Um das regulatorische Umfeld in Europa für Freies Wissen im Internet optimal gestalten zu können, bedarf es einer Teilhabe aller Stakeholder am europäischen Gesetzgebungsprozess. Genau diese setzt eine direkte Interaktionen mit den Institutionen und Stakeholdern vor Ort voraus. Vor diesem Hintergrund ist diese Initiative zu unterstützen und begrüßenswert. Das Wikimedia-Team in Brüssel verfügt über ausgezeichnete Expertise und Know-how und ist damit ein hervorragendes Beispiel für eine netzpolitische Organisation auf europäischer Ebene.

Welche Rolle spielt aus deiner Sicht Freies Wissen in unserer Gesellschaft – heute und in Zukunft?

Die Entwicklung des Internets stellt eine der größten Erfolgsgeschichten des 20. bzw. 21. Jahrhunderts dar. Dies ist nicht zuletzt der Tatsache zu verdanken, dass das Internet allen Nutzerinnen und Nutzern einen unregulierten bzw. unzensierten Zugang zu Informationen ermöglicht. Gerade die Möglichkeit, Inhalte mithilfe digitaler Technologien rasch einem sehr großen internationalen Publikum zugänglich zu machen, sichert Vielfalt.

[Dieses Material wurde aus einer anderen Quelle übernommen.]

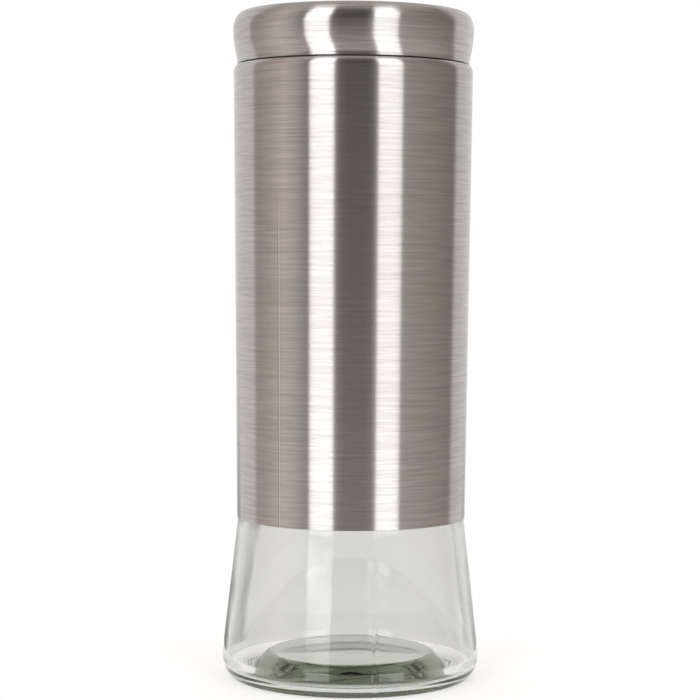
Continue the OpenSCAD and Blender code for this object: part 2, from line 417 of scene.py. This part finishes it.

Anbieter von Inhalten aller Art können mit digitalen Technologien sehr schnell ein entsprechendes Publikum bzw. einen entsprechenden Markt erreichen und Bekanntheit erlangen. Es gilt diese Vielfalt zu bewahren, um das Florieren des Internets und seiner Errungenschaften auch für zukünftige Generationen sicherzustellen.

Vielen Leser*innen der Wikipedia ist nicht bewusst, dass es hinter der Webseite eine Community aus Autor*innen, Fotograf*innen und Coder*innen gibt oder Wikimedia-Vereine, die diese in ihrer Arbeit unterstützen. Wie würdest du diesen Leuten die Community und die Zusammenarbeit mit ihr in wenigen Worten beschreiben?

Als einen Zusammenschluss von Nutzerinnen und Nutzern, welche die immense Bedeutung der Verbreitung von freien Inhalte mithilfe digitaler Technologien begreifen und hierfür oftmals persönliche Ressourcen einsetzen; hierfür gebührt ihnen größter Dank und Anerkennung.